*RECORDED INFORMATION*.
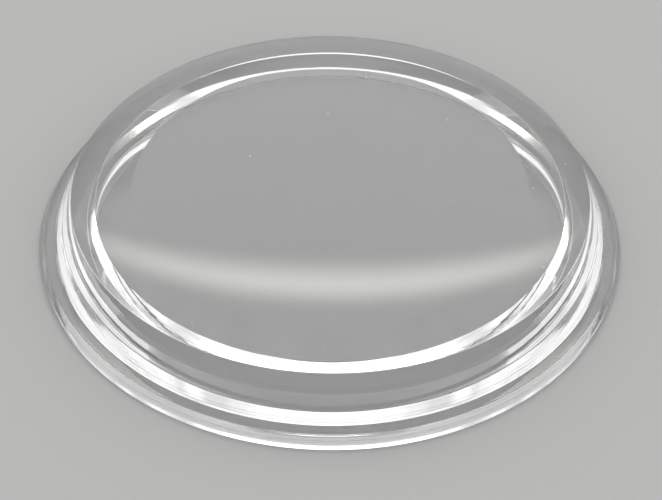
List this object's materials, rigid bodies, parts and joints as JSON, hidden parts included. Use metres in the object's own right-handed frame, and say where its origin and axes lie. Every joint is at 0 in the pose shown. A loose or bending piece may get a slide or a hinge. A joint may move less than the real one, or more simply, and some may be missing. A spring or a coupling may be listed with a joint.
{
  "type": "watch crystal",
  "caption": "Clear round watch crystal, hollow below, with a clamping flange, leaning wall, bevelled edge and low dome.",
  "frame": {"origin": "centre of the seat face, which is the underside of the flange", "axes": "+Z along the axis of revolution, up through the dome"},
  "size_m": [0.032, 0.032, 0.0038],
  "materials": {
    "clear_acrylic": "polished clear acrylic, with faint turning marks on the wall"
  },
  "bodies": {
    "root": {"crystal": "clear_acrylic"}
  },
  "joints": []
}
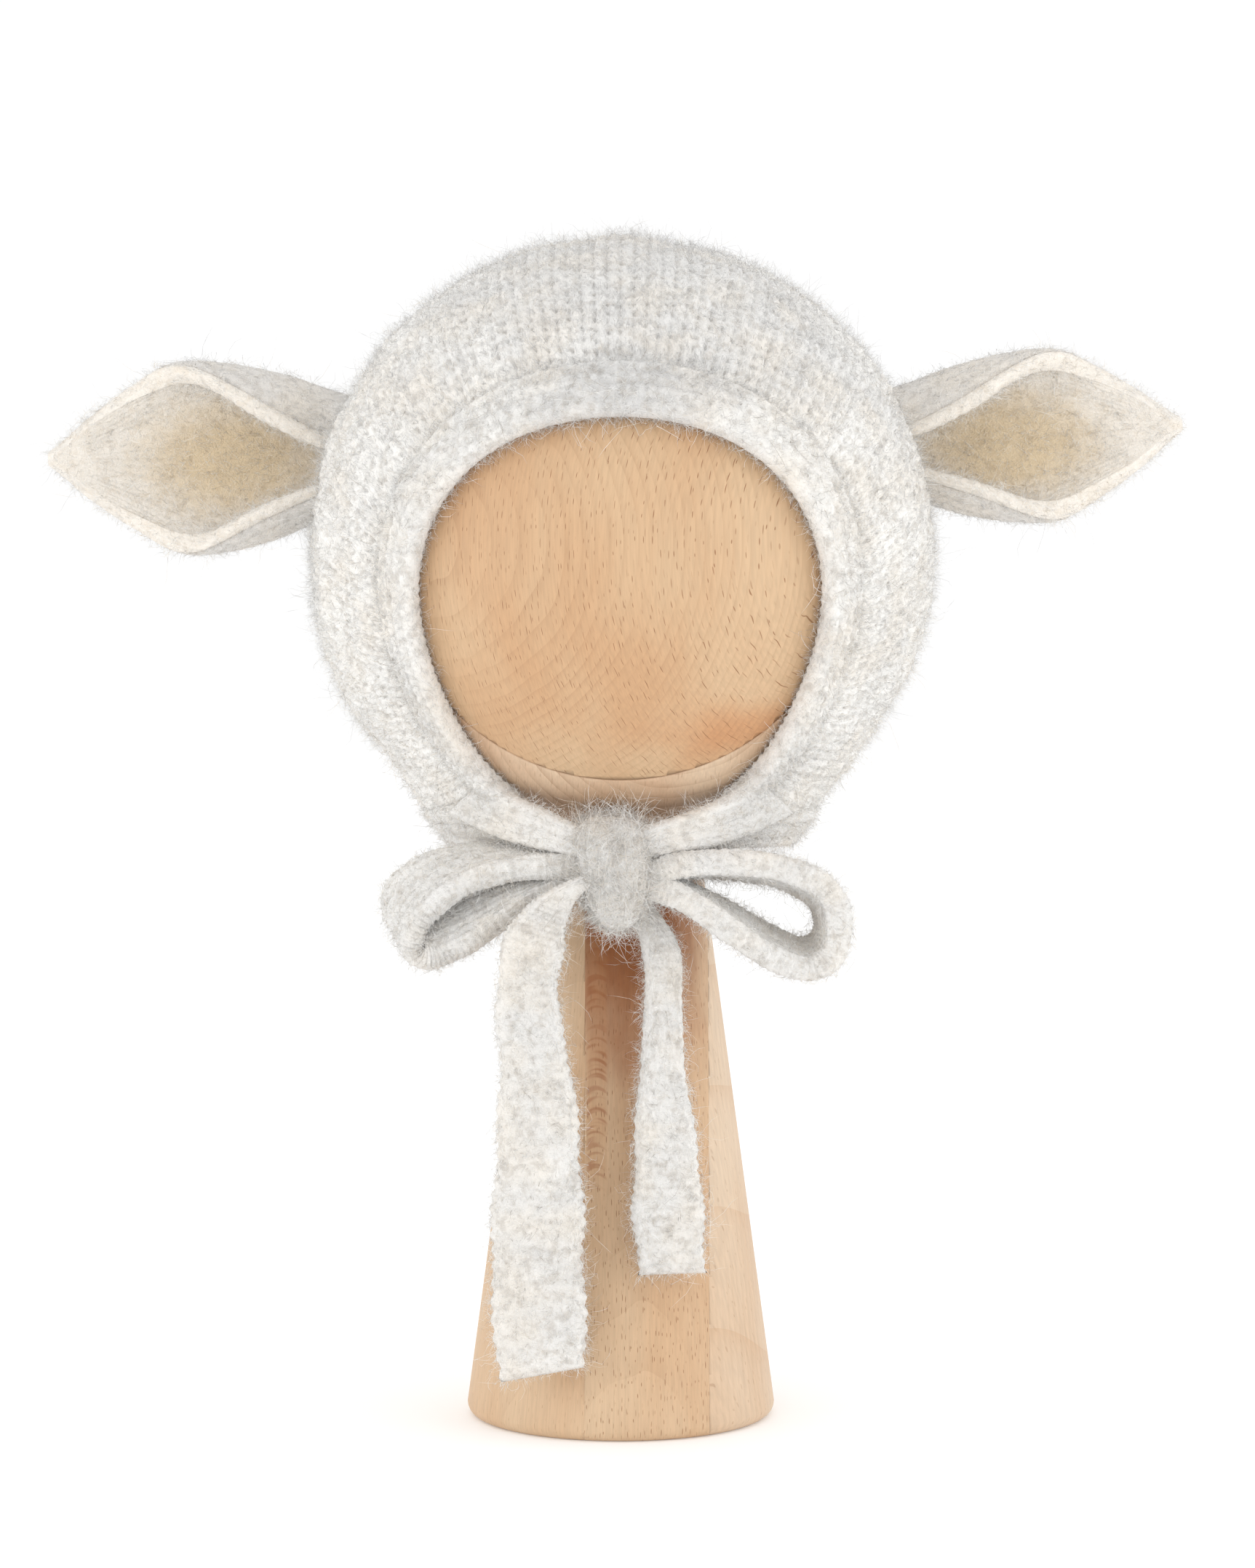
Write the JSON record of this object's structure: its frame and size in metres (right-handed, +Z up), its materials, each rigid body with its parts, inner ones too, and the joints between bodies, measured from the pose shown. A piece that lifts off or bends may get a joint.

*DIRECTIONS FOR THIS TASK*. Each line of the listing above should be output exactly.

*RESPONSE TO THIS TASK*.
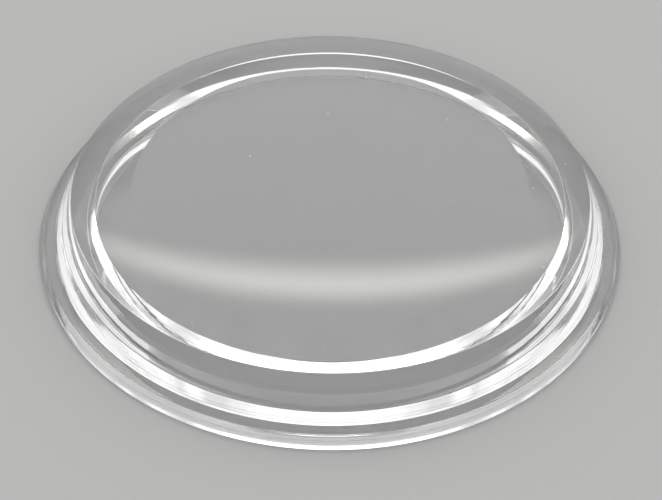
List this object's materials, rigid bodies, parts and joints as JSON, hidden parts included. Use metres in the object's own right-handed frame, and say where its origin and axes lie. Every joint is at 0 in the pose shown. A loose or bending piece may get a slide or a hinge. A joint may move less than the real one, or more simply, and some may be missing. A spring or a coupling may be listed with a joint.
{
  "type": "watch crystal",
  "caption": "Clear round watch crystal, hollow below, with a clamping flange, leaning wall, bevelled edge and low dome.",
  "frame": {"origin": "centre of the seat face, which is the underside of the flange", "axes": "+Z along the axis of revolution, up through the dome"},
  "size_m": [0.032, 0.032, 0.0038],
  "materials": {
    "clear_acrylic": "polished clear acrylic, with faint turning marks on the wall"
  },
  "bodies": {
    "root": {"crystal": "clear_acrylic"}
  },
  "joints": []
}
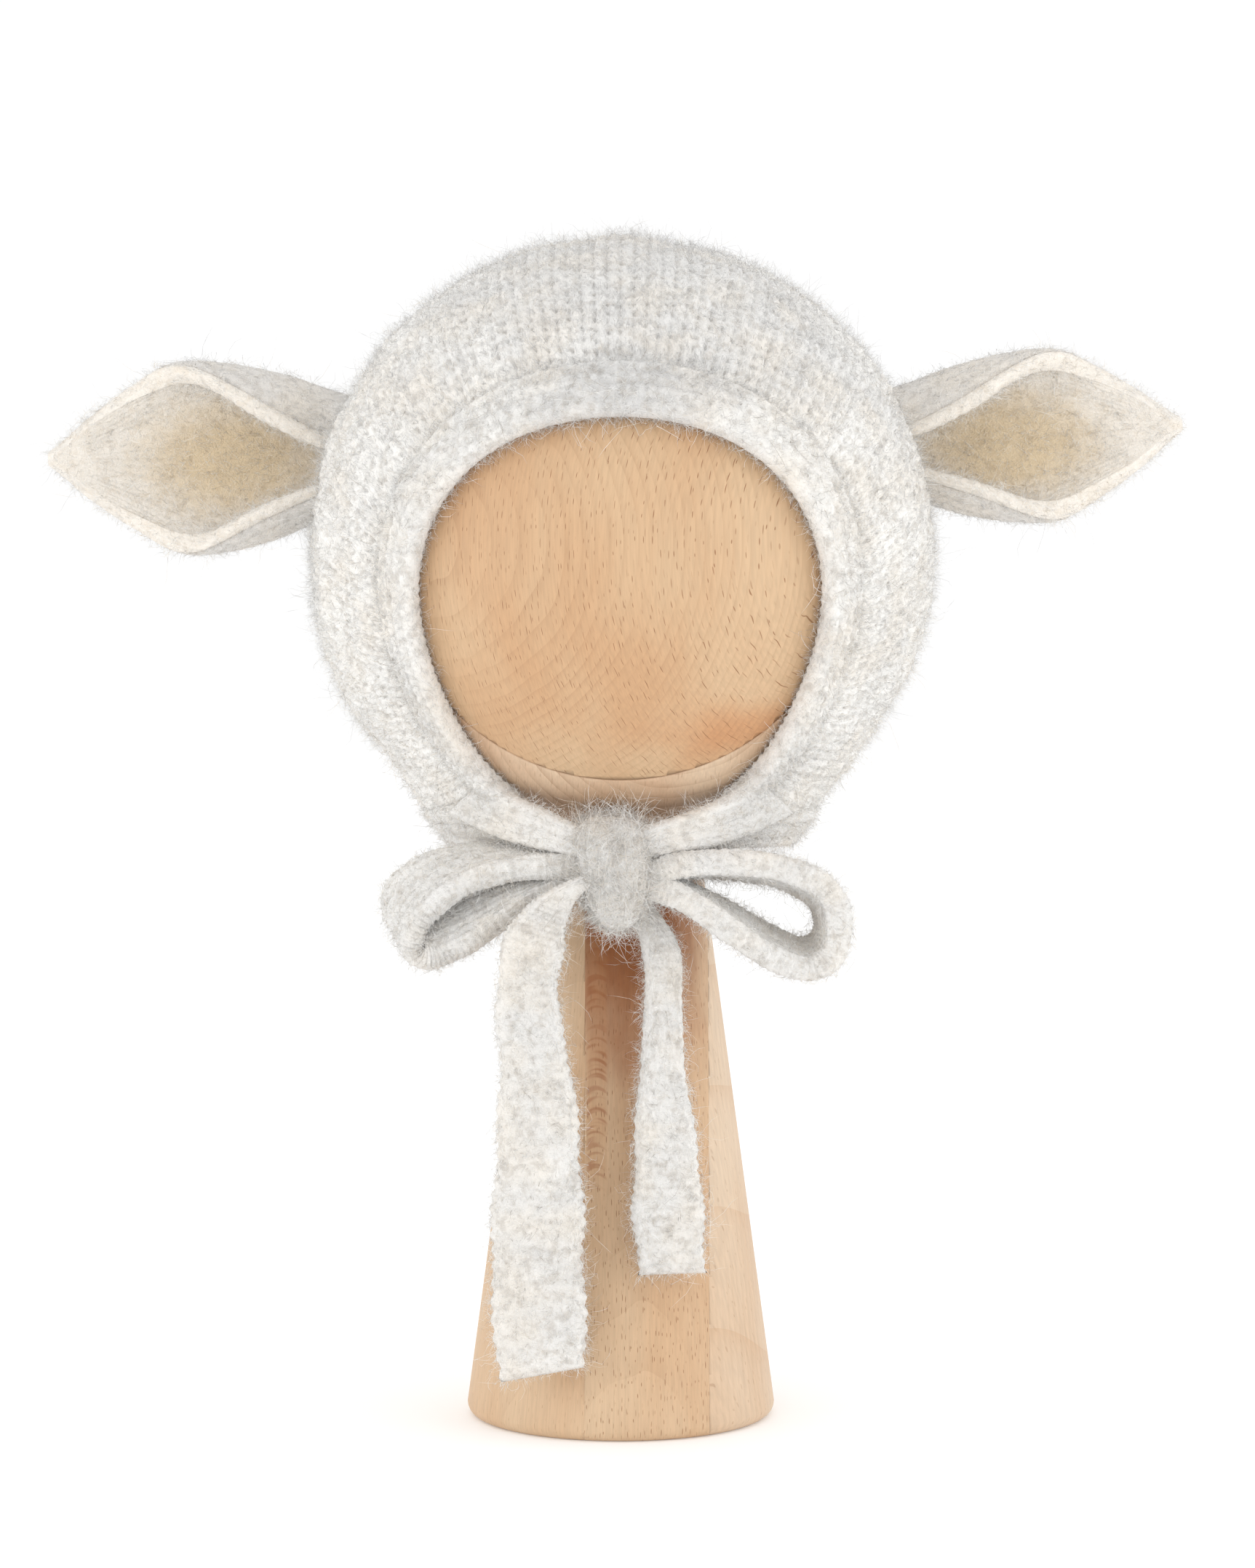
Write the JSON record of this object's structure: its frame and size in metres (right-handed, +Z up), its materials, each rigid body with its parts, inner ones too, and the joints between bodies, measured from the pose shown. A piece that lifts off or bends may get a joint.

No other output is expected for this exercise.